New Ajax laundry detergent is stronger than dirt.
You may have seen a lot of AJAX floating around on the web recently. No it isn't because everybody has a lot of dirty clothes to wash. This is the new AJAX. Asynchronous Javascript And XML. Although it isn't really anything new, it's a new way of writing some web applications.
Basically, Ajax makes use of the ability of Javascript to fetch a URL. Instead of loading a page or an image however, the modern way of doing things is to talk XML with a server. If you recall, I've previously mentioned the new wave of XML-RPC applications taking over the world. Ajax is a big part of that.
The best example of why somebody might want Ajax is to envision a web page with 'auto-complete as you type' information. As you start typing something, it starts to show you results based on what you've typed so far. To do this in a traditional web page or even a Javascript page, you need to have all of the data loaded before you can search through it for the relevant piece. This could be thousands of entries. With Ajax, as you type, the browser is actually doing web requests behind the scenes to match the data - and showing you the results without having to reload or go to another webpage.

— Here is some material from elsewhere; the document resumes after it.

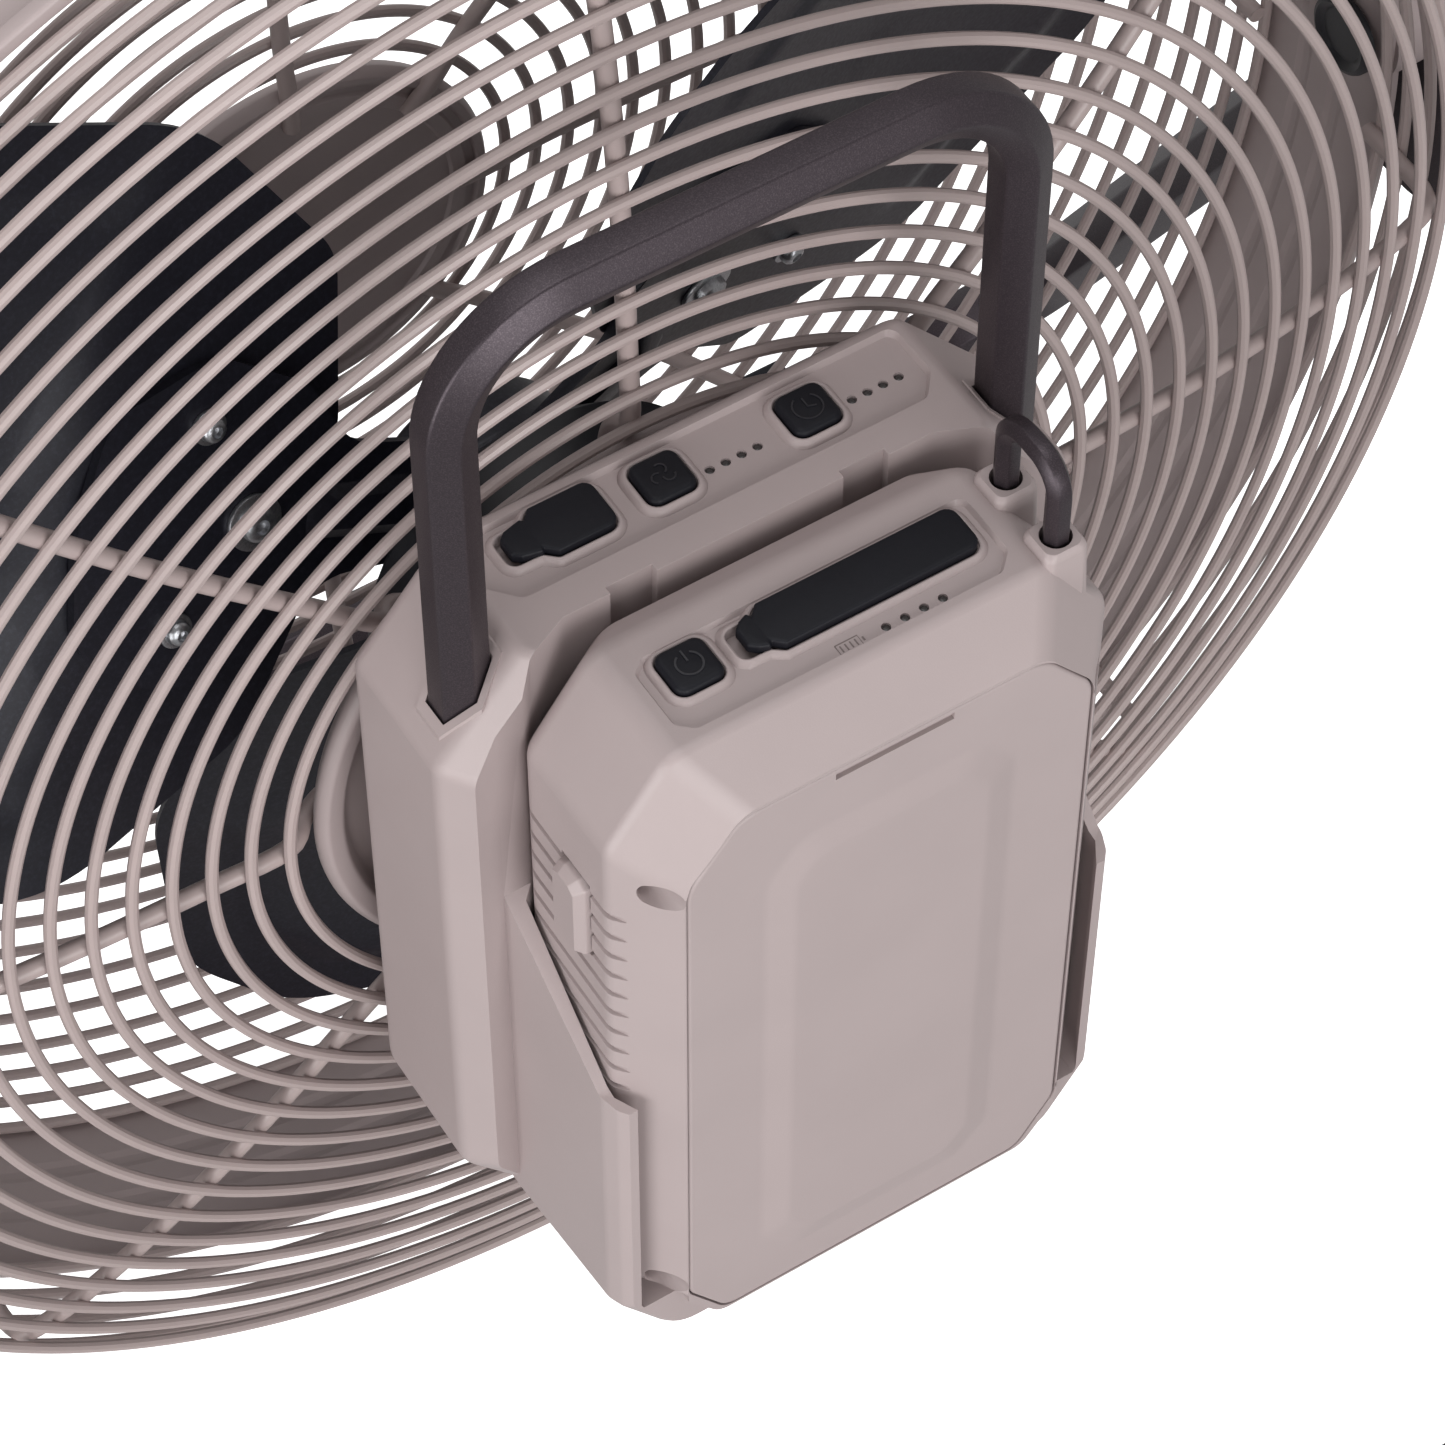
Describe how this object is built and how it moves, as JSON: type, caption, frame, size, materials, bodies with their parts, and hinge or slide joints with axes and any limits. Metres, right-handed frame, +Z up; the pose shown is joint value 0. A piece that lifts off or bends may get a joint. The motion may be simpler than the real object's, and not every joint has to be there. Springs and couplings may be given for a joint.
{
  "type": "cordless drum fan",
  "caption": "Wire-guarded drum fan head that tilts on a bent tube stand, with a carry handle and a lift-out battery pack at the back.",
  "frame": {"origin": "on the floor, below the middle of the bounding box", "axes": "+Z up, air leaves the front guard toward -Y, the battery pack is on the +Y side, +X is the left side seen from behind"},
  "size_m": [0.541, 0.392, 0.4841],
  "materials": {
    "taupe_plastic": "warm grey moulded plastic, fine texture",
    "guard_wire": "powder-coated steel wire, warm grey",
    "plum_metallic": "speckled dark plum metallic powder coat on steel tube",
    "black_rubber": "soft matt rubber",
    "black_plastic": "black moulded plastic",
    "dark_metal": "dark satin coated metal",
    "steel": "zinc-plated steel",
    "copper_winding": "enamelled copper winding",
    "circuit_board": "green circuit board",
    "lamp_plastic": "smoky clear light pipe"
  },
  "bodies": {
    "stand": {"stand_front_tube": "plum_metallic", "stand_rear_tube": "plum_metallic", "pivot_bracket_left": "plum_metallic", "pivot_bracket_right": "plum_metallic", "foot_front_left": "black_rubber", "foot_front_right": "black_rubber", "foot_rear_left": "black_rubber", "foot_rear_right": "black_rubber"},
    "knob_left": {"tilt_knob_left": "black_plastic"},
    "knob_right": {"tilt_knob_right": "black_plastic"},
    "head": {"drum_band": "taupe_plastic", "front_guard": "guard_wire", "front_badge": "taupe_plastic", "rear_guard": "guard_wire", "hub_plate": "taupe_plastic", "pivot_cap_left": "black_plastic", "pivot_cap_right": "black_plastic", "motor_case": "dark_metal", "motor_stator": "copper_winding", "bearing_rear": "steel", "bearing_front": "steel", "housing_shell": "taupe_plastic", "carry_handle": "plum_metallic", "handle_trim_left": "taupe_plastic", "handle_trim_right": "taupe_plastic", "control_board": "circuit_board", "speed_light_pipe": "lamp_plastic", "timer_light_pipe": "lamp_plastic", "dock_terminal": "black_plastic"},
    "speed_button": {"speed_button": "black_rubber"},
    "timer_button": {"timer_button": "black_rubber"},
    "dc_cover": {"dc_cover": "black_rubber"},
    "rotor": {"rotor_shaft": "steel", "magnet_ring": "steel", "spider_hub": "dark_metal", "blade_1": "dark_metal", "blade_1_bolt": "steel", "blade_1_screw_a": "steel", "blade_1_screw_b": "steel", "blade_2": "dark_metal", "blade_2_bolt": "steel", "blade_2_screw_a": "steel", "blade_2_screw_b": "steel", "blade_3": "dark_metal", "blade_3_bolt": "steel", "blade_3_screw_a": "steel", "blade_3_screw_b": "steel"},
    "battery": {"battery_shell": "taupe_plastic", "battery_cover": "taupe_plastic", "battery_cells": "black_plastic", "battery_light_pipe": "lamp_plastic", "battery_loop": "plum_metallic", "cover_screw_top_left": "steel", "cover_screw_bottom_left": "steel", "cover_screw_top_right": "steel", "cover_screw_bottom_right": "steel"},
    "power_button": {"power_button": "black_rubber"},
    "port_cover": {"port_cover": "black_rubber"},
    "latch_left": {"battery_latch_left": "taupe_plastic"},
    "latch_right": {"battery_latch_right": "taupe_plastic"}
  },
  "joints": [
    {"name": "head_tilt", "type": "hinge", "parent": "stand", "child": "head", "pos_m": [0, -0.0275, 0.272], "axis": [1, 0, 0], "range_deg": [-90, 90]},
    {"name": "knob_left_turn", "type": "hinge", "parent": "stand", "child": "knob_left", "pos_m": [0.26, -0.0275, 0.272], "axis": [1, 0, 0], "range_deg": [0, 350]},
    {"name": "knob_right_turn", "type": "hinge", "parent": "stand", "child": "knob_right", "pos_m": [-0.26, -0.0275, 0.272], "axis": [-1, 0, 0], "range_deg": [0, 350]},
    {"name": "rotor_spin", "type": "hinge", "parent": "head", "child": "rotor", "pos_m": [0, -0.033, 0.2526], "axis": [0, 1, 0], "continuous": true},
    {"name": "speed_press", "type": "slide", "parent": "head", "child": "speed_button", "axis": [0, 0, -1], "range_m": [0, 0.0015], "stiffness_N_per_m": 600, "springref_m": -0.0004},
    {"name": "timer_press", "type": "slide", "parent": "head", "child": "timer_button", "axis": [0, 0, -1], "range_m": [0, 0.0015], "stiffness_N_per_m": 600, "springref_m": -0.0004},
    {"name": "dc_cover_open", "type": "hinge", "parent": "head", "child": "dc_cover", "pos_m": [0.0208, 0.052, 0.3488], "axis": [0, -1, 0], "range_deg": [0, 95]},
    {"name": "battery_lift", "type": "slide", "parent": "head", "child": "battery", "axis": [0, 0, 1], "range_m": [0, 0.22]},
    {"name": "power_press", "type": "slide", "parent": "battery", "child": "power_button", "axis": [0, 0, -1], "range_m": [0, 0.0015], "stiffness_N_per_m": 600, "springref_m": -0.0004},
    {"name": "port_cover_open", "type": "hinge", "parent": "battery", "child": "port_cover", "pos_m": [-0.0342, 0.0944, 0.3493], "axis": [0, -1, 0], "range_deg": [0, 95]},
    {"name": "latch_left_press", "type": "slide", "parent": "battery", "child": "latch_left", "axis": [-1, 0, 0], "range_m": [0, 0.002], "stiffness_N_per_m": 900, "springref_m": -0.0004},
    {"name": "latch_right_press", "type": "slide", "parent": "battery", "child": "latch_right", "axis": [1, 0, 0], "range_m": [0, 0.002], "stiffness_N_per_m": 900, "springref_m": -0.0004}
  ]
}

This is one step closer to having web pages be as interactive and full-featured as native applications (i.e. .exe files).

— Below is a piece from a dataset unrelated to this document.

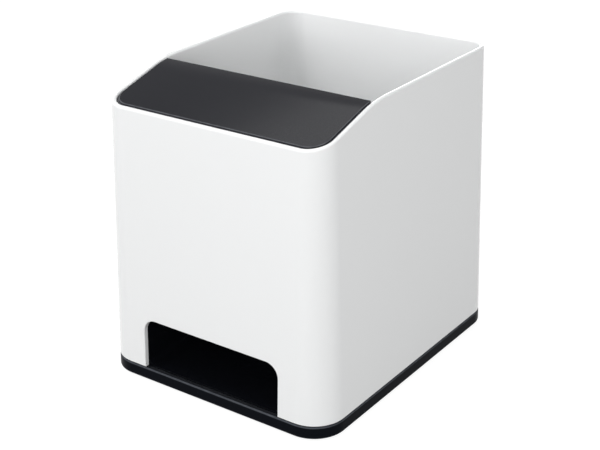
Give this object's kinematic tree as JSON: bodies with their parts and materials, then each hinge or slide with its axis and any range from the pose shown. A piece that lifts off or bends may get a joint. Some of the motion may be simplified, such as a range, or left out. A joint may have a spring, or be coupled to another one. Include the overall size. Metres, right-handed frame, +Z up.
{
  "type": "pen holder",
  "caption": "Desk pen holder with an open rear compartment, a phone slot behind a sloped dark panel, and a curved sound horn that opens in a mouth at the foot of the front.",
  "frame": {"origin": "on the desk under the middle of the body", "axes": "+X to the right seen from the front, the front with the mouth faces -Y, +Z up"},
  "size_m": [0.0884, 0.1066, 0.1019],
  "materials": {
    "white_shell": "gloss moulded white",
    "anthracite_panel": "satin moulded anthracite",
    "black_plastic": "moulded black",
    "rubber": "matt black",
    "screw_steel": "zinc plated"
  },
  "bodies": {
    "root": {"outer_shell": "white_shell", "top_panel": "anthracite_panel", "base_plate": "black_plastic", "pen_floor": "white_shell", "divider_wall": "white_shell", "phone_cradle": "black_plastic", "throat_gasket": "rubber", "horn_lower": "black_plastic", "horn_upper": "black_plastic", "horn_screw_left": "screw_steel", "horn_screw_right": "screw_steel", "base_screw_1": "screw_steel", "base_screw_2": "screw_steel", "base_screw_3": "screw_steel", "base_screw_4": "screw_steel", "foot_1": "rubber", "foot_2": "rubber", "foot_3": "rubber", "foot_4": "rubber"}
  },
  "joints": []
}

The downside of all this is that things are going on behind the scenes, and this could be disconcerting. Privacy issues, usability issues (the back button might not go back to where you thought). But perhaps the biggest issue of all is that of dealing with software bugs. When software is happening invisibly behind the scenes and doesn't perform the expected result, it's very difficult to troubleshoot. The person reporting the bug might not even know that something is happening behind the scenes. As far as they're concerned, they loaded a web page from foo.com and the web page didn't work. It might not have been foo.com's page at all. It might have been a server in Vermont that was providing an XML feed and experienced a brief outage. Somebody from foo.com however is going to have to spend hours figuring this out.